The war included important victories such as the Battle of Tucumán in 1812 and the Battle of Salta in 1813. Those battles mattered because they showed that revolutionary forces could win against stronger imperial troops and keep the independence movement alive. In 1816, representatives met at Congress of Tucumán and formally declared independence, giving the movement legal and political shape.

One thing that often gets missed is that the war was not just about one battle or one date. It was part of a long crisis in Spanish America, where creole elites, merchants, soldiers, and local political groups all had different reasons to resist imperial control. For some, it was about trade and self-rule. For others, it was about removing peninsular authority and building a new political order. The result was a new independent state, but also years of instability as people argued over what that state should look like.

Why the Argentine War of Independence matters in Honors World History

The Argentine War of Independence shows how independence movements in Latin America worked in real life, not just on paper. In Honors World History, it gives you a concrete example of how Enlightenment ideas, colonial inequality, and political crisis could come together to produce revolution.

It also helps you track a major historical pattern: revolutions do not happen in isolation. Argentina’s break from Spain was tied to events across the Spanish Empire, including upheaval in Mexico, Chile, and Peru. If you can explain why Buenos Aires rebelled, how San Martín built military momentum, and why Congress of Tucumán mattered, you can connect local events to regional change.

This term is also useful for comparing different independence movements. Some began with popular uprisings, some with elite-led political changes, and some with military campaigns. The Argentine case gives you a strong example of a movement that mixed local political action with cross-border warfare, which is a common theme in Latin American history.

Finally, it helps with cause-and-effect writing. You can point to Spanish weakness, creole resentment, and revolutionary inspiration as causes, then trace their effects through battles, declarations, and new governments. That kind of historical reasoning is exactly what world history essays and source analysis often ask for.

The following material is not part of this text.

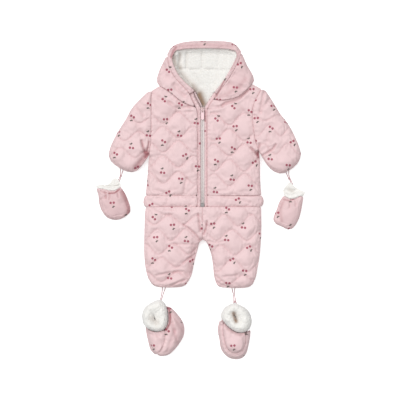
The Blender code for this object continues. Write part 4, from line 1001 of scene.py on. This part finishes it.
def gather(thing, panel, settings):
    """Puckers a panel beside its seams and quilting, folds it, and marks painted shade in its seams, stitch
    grooves and folds.
    """
    points, outward = read(thing.data), read(thing.data, "normal")
    x, y = plan_of(points)
    gap, along, foot = rim_measure(np.column_stack([x, y]), panel.loop)
    wall = (gap < 0.7) & (np.abs(outward[:, 2]) < 0.8)
    points[wall, :2] = (foot[wall] - CENTRE + SEAM_LAP * outward[wall, :2]) * MM
    facing = np.clip(outward[:, 2] * panel.sign * 2.0, 0, 1)
    lift = pleats(gap, along, panel.seed) * settings.pucker * fade(gap, 1.5)
    lift += SWAY_HEIGHT * sway(x, y, SWAY_SIZE, panel.seed) * fade(gap, 8.0)
    lift += settings.crease * creases(x, y, CREASE_SIZE, panel.seed) * fade(gap, 4.0)
    # Painted shade: darker along the seams, the stitch grooves and the folds.
    painted_shade = SEAM_PAINTED_SHADE * np.exp(-gap / SEAM_PAINTED_SHADE_REACH)
    if panel.rows:
        offset, _, reach = nearest_wave(x, y, panel.rows)
        near = np.abs(offset)
        gathers = pleats(near, reach, panel.seed + np.sign(offset))
        lift += gathers * settings.pucker * fade(near, 1.5)
        lift -= STITCH_GROOVE * panel.drawn * np.exp(-(near / 1.5) ** 2) * fade(gap, 5.0)
        painted_shade = np.maximum(painted_shade, STITCH_PAINTED_SHADE * np.exp(-near / STITCH_PAINTED_SHADE_REACH))
    for depth, half_width, tone, *line in panel.folds:
        away = line_distance(x, y, line) / half_width
        trough = np.exp(-away**2) - 0.25 * np.exp(-(away - 2.1)**2)
        lift -= depth * MM * trough * np.clip(0.3 + gap / 4.0, 0, 1)
        painted_shade = painted_shade + tone * np.exp(-(1.2 * away)**2)
    if not panel.upwards:
        lift = np.minimum(lift, 0.0) - 0.0012 * np.exp(-gap / 3.0) * (gap > 0.5)
    points[:, 2] += panel.sign * lift * facing
    if not panel.upwards:
        points[:, 2] = np.maximum(points[:, 2], panel.lowest)
    write(thing.data, points)
    # The sewn attribute holds the painted shade.
    mark(thing, "sewn", painted_shade * facing)


def pleats(gap, along, seed):
    """Small gathers square to a seam, which die away from it."""
    phase = along / PLEAT_PITCH * 2 * math.pi + 1.6 * np.sin(along / 23.0 + seed) + seed
    strength = 0.65 + 0.35 * np.sin(along / 31.0 + 2.0 * seed)
    return strength * np.sin(phase) * np.exp(-gap / PLEAT_REACH)


def padded_piece(node, printed, grain=None, upwards=True, sewn_height=0.0165, swelling=1.0):
    """Dresses a padded CAD panel: remeshed, quilted, filled out, gathered, printed and stitched."""
    settings = bpy.context.scene.snowsuit_cloth
    grain = grain or settings.grain
    thing = plain_copy(node, f"padded_{node}")
    panel = Panel(node, thing, upwards)
    apply(thing, "even", "REMESH", mode="VOXEL", voxel_size=grain)
    held = rough_out(thing, panel, grain, sewn_height, settings)
    if upwards:
        fill_out(thing, held, settings, swelling)
    finer(thing)
    gather(thing, panel, settings)
    print_map(thing, PRINT_STARTS[printed])
    dress(thing, "printed shell cloth", "shell", node)
    if panel.rows:
        sew(f"stitching_{node}", thing, quilting_lines(panel), settings.stitch)


# Plush --------------------------------------------------------------------------------------------


def plush_piece(nodes, form, grain, finish="white plush", tufts=1.0, swell=0.0):
    """Dresses plush CAD pieces as one: remeshed finely, folded, their pile raised in soft tufts.

    The form is the name under which the tables hold its folds, the painted shade of its hollows and where it
    falls together.
    """
    settings = bpy.context.scene.snowsuit_cloth
    parts = [plain_copy(node, f"plush_{node}") for node in nodes]
    thing = parts[0]
    if len(parts) > 1:
        alone(thing)
        for part in parts:
            part.select_set(True)
        bpy.ops.object.join()
    apply(thing, "even", "REMESH", mode="VOXEL", voxel_size=grain)
    mesh = thing.data
    points, edges = read(mesh), edges_of(mesh)
    low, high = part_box(nodes[0])
    hold = 1 - fade(points[:, 2] - low[2], 0.004)
    for axis in range(3):
        points[:, axis] = smoothed(points[:, axis], edges, 6, hold)
    if form in PINCHES:
        points = pinched(points, high[2], *PINCHES[form])
    write(mesh, points)
    finer(thing)
    mesh = thing.data
    points, outward = read(mesh), read(mesh, "normal")
    pile = np.array([tuft_height(Vector(point)) for point in points])
    rise = fade(points[:, 2] - low[2], 0.003)
    points += outward * ((settings.pile * tufts * pile + swell) * rise)[:, None]
    x, y = plan_of(points)
    for depth, half_width, _, *line in FOLDS.get(form, ()):
        away = line_distance(x, y, line) / half_width
        points[:, 2] -= depth * MM * np.exp(-away**2) * rise * np.clip(outward[:, 2] * 2, 0, 1)
    points[:, 2] = np.maximum(points[:, 2], low[2])
    write(mesh, points)
    # Painted shade in the plush's hollows, kept in the hollow attribute.
    painted_hollow_shade = np.zeros(len(points))
    for strength, half_width, *line in PAINTED_HOLLOW_SHADES[form]:
        painted_hollow_shade = np.maximum(painted_hollow_shade, strength * np.exp(-(line_distance(x, y, line) / half_width)**2))
    mark(thing, "hollow", painted_hollow_shade)
    dress(thing, finish, "plush", *nodes)


def pinched(points, top, x, y, half_width, half_length, turn):
    """Draws the walls of an oval hollow together below its rim, as soft plush falls shut."""
    turn = math.radians(turn)
    spot_x, spot_y = plan_of(points)
    across = (spot_x - x) * math.cos(turn) + (spot_y - y) * math.sin(turn)
    up = (spot_y - y) * math.cos(turn) - (spot_x - x) * math.sin(turn)
    inward = np.clip(1.9 - np.hypot(across / half_width, up / half_length), 0, 0.6) / 0.6
    deep = fade(top - 0.002 - points[:, 2], PINCH_DEPTH)
    close = inward * deep * deep * (3 - 2 * deep)
    across, up = across * (1 - 0.86 * close), up * (1 - 0.45 * close)
    moved = points.copy()
    moved[:, 0] = (x + across * math.cos(turn) - up * math.sin(turn) - CENTRE[0]) * MM
    moved[:, 1] = (y + across * math.sin(turn) + up * math.cos(turn) - CENTRE[1]) * MM
    return moved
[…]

Keep studying Honors World History Unit 5

How the Argentine War of Independence connects across the course

May Revolution

The May Revolution was the opening political break in Buenos Aires in 1810. It matters because the war of independence did not begin as a final declaration of nationhood, but as a local challenge to Spanish authority that created space for later military struggle and formal independence.

José de San Martín

San Martín was the military strategist most closely linked to Argentina’s victory. He helps explain why independence in the southern cone was a regional campaign, not just a single-country event, because his actions connected Argentine independence with Chile and Peru.

United Provinces of the Rio de la Plata

This was the early political entity that emerged from the independence crisis. It shows that the war was not only about removing Spain, but also about trying to build a new government for the former colonies in the Río de la Plata region.

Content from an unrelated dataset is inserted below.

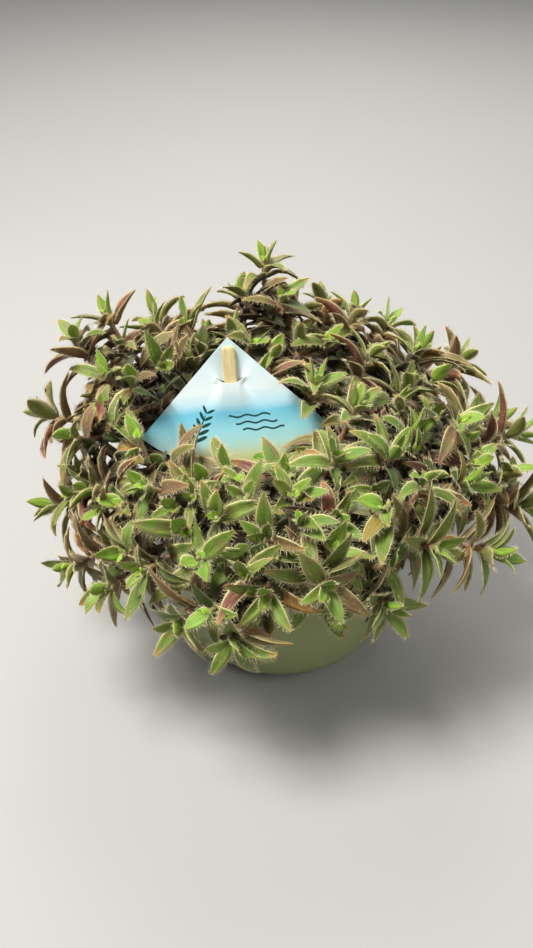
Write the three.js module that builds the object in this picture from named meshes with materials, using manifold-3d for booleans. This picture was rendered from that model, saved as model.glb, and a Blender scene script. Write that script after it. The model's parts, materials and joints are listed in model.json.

Chilean War of Independence

The Chilean struggle is closely linked because victories in one area affected the other. San Martín’s campaigns moved across the Andes, so understanding Chile helps you see how independence movements in South America often depended on shared military strategy.

Is the Argentine War of Independence on the Honors World History exam?

A quiz or short-answer question might ask you to place the Argentine War of Independence on a timeline, identify the May Revolution, or explain why San Martín was effective. In an essay, you could use it as evidence for a larger argument about why Latin American colonies rebelled against Spain. You might also compare it with the Mexican War of Independence or the Chilean War of Independence to show different paths to independence. If a prompt gives you a map or political cartoon, look for Buenos Aires, the Río de la Plata, or signs of Spanish imperial decline. The best answers do more than name the war. They connect cause, leadership, and outcome.

The Argentine War of Independence vs May Revolution

The May Revolution was the 1810 uprising in Buenos Aires that began the break from Spanish rule. The Argentine War of Independence is the longer conflict that followed, including military campaigns, political change, and the 1816 declaration of independence.

Key things to remember about the Argentine War of Independence

  • The Argentine War of Independence was the struggle that ended Spanish colonial control in the Río de la Plata region and helped create modern Argentina.

  • The May Revolution in 1810 marked the first major political break, but independence was not fully secured until later military victories and the 1816 declaration.

  • José de San Martín was the central military leader, and his campaigns linked Argentine independence to the wider fight in South America.

  • The war is part of the larger wave of Latin American independence movements shaped by Enlightenment ideas, local grievances, and Spain’s weakening power.

  • In world history, this term is a strong example of how revolutions can begin with political change and then turn into long military and state-building struggles.

Frequently asked questions about the Argentine War of Independence

What is the Argentine War of Independence in Honors World History?

It was the conflict in which revolutionary leaders in the Río de la Plata region broke away from Spanish rule. It began with the May Revolution in 1810 and ended with formal independence in 1816, though military fighting continued to shape the new state.

Was the Argentine War of Independence the same as the May Revolution?

No. The May Revolution was the first political uprising that removed the Spanish viceroy in Buenos Aires. The Argentine War of Independence was the longer process that followed, including battles, campaigns, and the move toward formal nationhood.

Why was José de San Martín important in the Argentine War of Independence?

San Martín organized and led the military side of the independence struggle. His strategy mattered because he understood that Argentina could not stay independent if royalist forces still controlled surrounding regions, so his campaigns extended beyond one battlefield.

How does the Argentine War of Independence connect to other Latin American revolutions?

It fits into the same regional wave that included Mexico, Chile, and Peru. These movements shared causes like Spanish imperial weakness, creole dissatisfaction, and the spread of revolutionary ideas, even though each region took a different path.